Take the data below and extract the lines from the one with "# The sheet's" to the one with "if empty is", inclusive, exactly as written.

* BEGIN THE DATA *

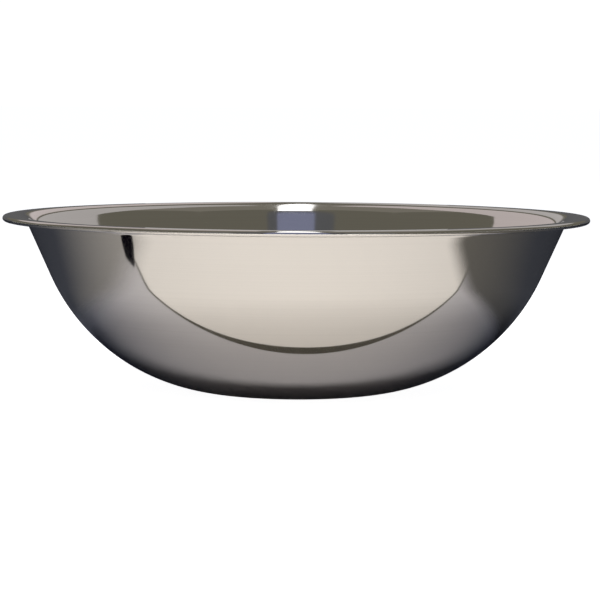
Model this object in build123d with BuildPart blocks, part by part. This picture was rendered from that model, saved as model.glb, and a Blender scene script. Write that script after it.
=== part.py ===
"""Mixing bowl: one disc of stainless sheet, drawn to a flat-bottomed bowl whose rim is turned out flat
and curled under at its edge. Millimetres, +Z up, origin on the axis at the foot."""

from build123d import *
import os
from math import radians, tan

# Driving dimensions
rim_diameter = 476.0  # over the curled edge
height = 144.0  # foot to the top of the rim
sheet = 0.8  # thickness of the steel, 22 gauge
wall_slope = 24.0  # degrees that the straight wall leans out from the vertical
knuckle_radius = 160.0  # mid-sheet radius that carries the wall down into the foot
rim_width = 17.6  # corner of wall and rim to the curled edge, at mid-sheet
rim_bend_radius = 12.0  # mid-sheet radius where the wall turns out flat
curl_diameter = 4.6  # outside of the rolled edge
curl_turn = 280.0  # degrees that the edge is rolled round, short of closing on the rim

# The sheet's middle line: along the foot from the axis, up the wall and out along the rim
foot_level = sheet / 2
rim_level = height - sheet / 2
rim_corner = rim_diameter / 2 - rim_width
foot_corner = rim_corner - (rim_level - foot_level) * tan(radians(wall_slope))
curl_centre = (rim_diameter / 2 - curl_diameter / 2, height - curl_diameter / 2)
curl_radius = (curl_diameter - sheet) / 2

with BuildPart() as bowl:
    with BuildSketch(Plane.XZ):
        with BuildLine():
            FilletPolyline(
                (0, foot_level),
                (foot_corner, foot_level),
                (rim_corner, rim_level),
                (curl_centre[0], rim_level),
                radius=(knuckle_radius, rim_bend_radius),
            )
            CenterArc(curl_centre, curl_radius, 90, -curl_turn)
        trace(line_width=sheet)
    revolve(axis=Axis.Z)
bowl.part.label = "bowl"

os.makedirs("parts", exist_ok=True)
export_step(bowl.part, "parts/bowl.step")
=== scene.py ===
"""A mirror-polished stainless mixing bowl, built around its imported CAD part, and the studio it stands in.

The file is laid out as a Blender add-on and is run as a script. Metres, +Z up, and the origin is on the
bowl's axis at the underside of its foot.
"""

import math

import bpy
import numpy as np
from bpy.props import FloatProperty, FloatVectorProperty, IntProperty, PointerProperty
from mathutils import Matrix, Vector


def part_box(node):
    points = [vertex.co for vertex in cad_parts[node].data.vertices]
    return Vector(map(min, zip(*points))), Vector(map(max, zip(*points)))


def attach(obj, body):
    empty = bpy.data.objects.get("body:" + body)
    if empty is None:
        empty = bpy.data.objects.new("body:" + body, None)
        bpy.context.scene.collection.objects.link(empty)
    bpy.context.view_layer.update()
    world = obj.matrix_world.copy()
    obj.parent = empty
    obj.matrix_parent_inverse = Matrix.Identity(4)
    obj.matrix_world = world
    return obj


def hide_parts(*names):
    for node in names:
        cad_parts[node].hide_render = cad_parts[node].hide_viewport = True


bl_info = {
    "name": "Mixing bowl",
    "version": (1, 0, 0),
    "blender": (4, 5, 0),
    "location": "3D View > Sidebar > Bowl",
    "description": "Makes a mirror-polished stainless mixing bowl and the studio it stands in",
    "category": "Add Mesh",
}

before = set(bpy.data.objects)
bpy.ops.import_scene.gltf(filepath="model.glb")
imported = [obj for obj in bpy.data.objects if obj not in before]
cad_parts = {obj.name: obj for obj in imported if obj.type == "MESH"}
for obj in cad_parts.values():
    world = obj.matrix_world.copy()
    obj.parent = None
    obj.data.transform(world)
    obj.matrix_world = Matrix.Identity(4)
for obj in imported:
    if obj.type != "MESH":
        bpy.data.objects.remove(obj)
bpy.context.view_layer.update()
bowl_low, bowl_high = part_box("bowl")


def linear(hex_colour):
    """The linear red, green and blue of an sRGB colour written as a hex string."""
    srgb = np.array([int(hex_colour[i : i + 2], 16) for i in (1, 3, 5)]) / 255
    return tuple(np.where(srgb <= 0.04045, srgb / 12.92, ((srgb + 0.055) / 1.055) ** 2.4))


# ---------------------------------------------------------------- properties


class BowlSizes(bpy.types.PropertyGroup):
    """The sizes of the drawn sheet, taken along its middle line."""

    rim_radius: FloatProperty(
        name="Rim radius",
        description="Axis to the outside of the curled edge",
        default=min(bowl_high.x, bowl_high.y),
        subtype="DISTANCE",
    )
    height: FloatProperty(
        name="Height",
        description="Foot to the top of the rim",
        default=bowl_high.z,
        subtype="DISTANCE",
    )
    sheet: FloatProperty(
        name="Sheet",
        description="Thickness of the steel",
        default=0.0008,
        subtype="DISTANCE",
    )
    wall_slope: FloatProperty(
        name="Wall slope",
        description="How far the straight wall leans out from the vertical",
        default=math.radians(24),
        subtype="ANGLE",
    )
    knuckle_radius: FloatProperty(
        name="Knuckle radius",
        description="Radius that carries the wall down into the foot",
        default=0.160,
        subtype="DISTANCE",
    )
    rim_width: FloatProperty(
        name="Rim width",
        description="Corner of wall and rim to the outside of the curled edge",
        default=0.0176,
        subtype="DISTANCE",
    )
    rim_bend_radius: FloatProperty(
        name="Rim bend radius",
        description="Radius where the wall turns out into the flat rim",
        default=0.012,
        subtype="DISTANCE",
    )
    curl_diameter: FloatProperty(
        name="Curl diameter",
        description="Outside of the rolled edge",
        default=0.0046,
        subtype="DISTANCE",
    )
    curl_turn: FloatProperty(
        name="Curl turn",
        description="How far round the edge is rolled, short of closing on the rim",
        default=math.radians(280),
        subtype="ANGLE",
    )
    segments: IntProperty(
        name="Segments",
        description="Faces round the bowl",
        default=480,
        min=12,
    )


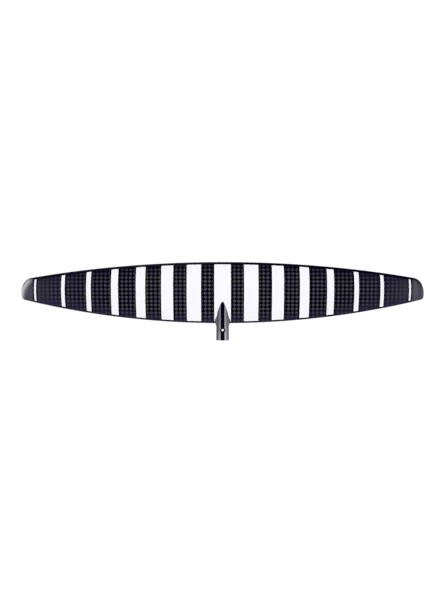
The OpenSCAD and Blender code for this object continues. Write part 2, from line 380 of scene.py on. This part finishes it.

* END THE DATA *

SOLUTION FOR THIS PROBLEM:
# The sheet's middle line: along the foot from the axis, up the wall and out along the rim
foot_level = sheet / 2
rim_level = height - sheet / 2
rim_corner = rim_diameter / 2 - rim_width
foot_corner = rim_corner - (rim_level - foot_level) * tan(radians(wall_slope))
curl_centre = (rim_diameter / 2 - curl_diameter / 2, height - curl_diameter / 2)
curl_radius = (curl_diameter - sheet) / 2

with BuildPart() as bowl:
    with BuildSketch(Plane.XZ):
        with BuildLine():
            FilletPolyline(
                (0, foot_level),
                (foot_corner, foot_level),
                (rim_corner, rim_level),
                (curl_centre[0], rim_level),
                radius=(knuckle_radius, rim_bend_radius),
            )
            CenterArc(curl_centre, curl_radius, 90, -curl_turn)
        trace(line_width=sheet)
    revolve(axis=Axis.Z)
bowl.part.label = "bowl"

os.makedirs("parts", exist_ok=True)
export_step(bowl.part, "parts/bowl.step")
=== scene.py ===
"""A mirror-polished stainless mixing bowl, built around its imported CAD part, and the studio it stands in.

The file is laid out as a Blender add-on and is run as a script. Metres, +Z up, and the origin is on the
bowl's axis at the underside of its foot.
"""

import math

import bpy
import numpy as np
from bpy.props import FloatProperty, FloatVectorProperty, IntProperty, PointerProperty
from mathutils import Matrix, Vector


def part_box(node):
    points = [vertex.co for vertex in cad_parts[node].data.vertices]
    return Vector(map(min, zip(*points))), Vector(map(max, zip(*points)))


def attach(obj, body):
    empty = bpy.data.objects.get("body:" + body)
    if empty is None:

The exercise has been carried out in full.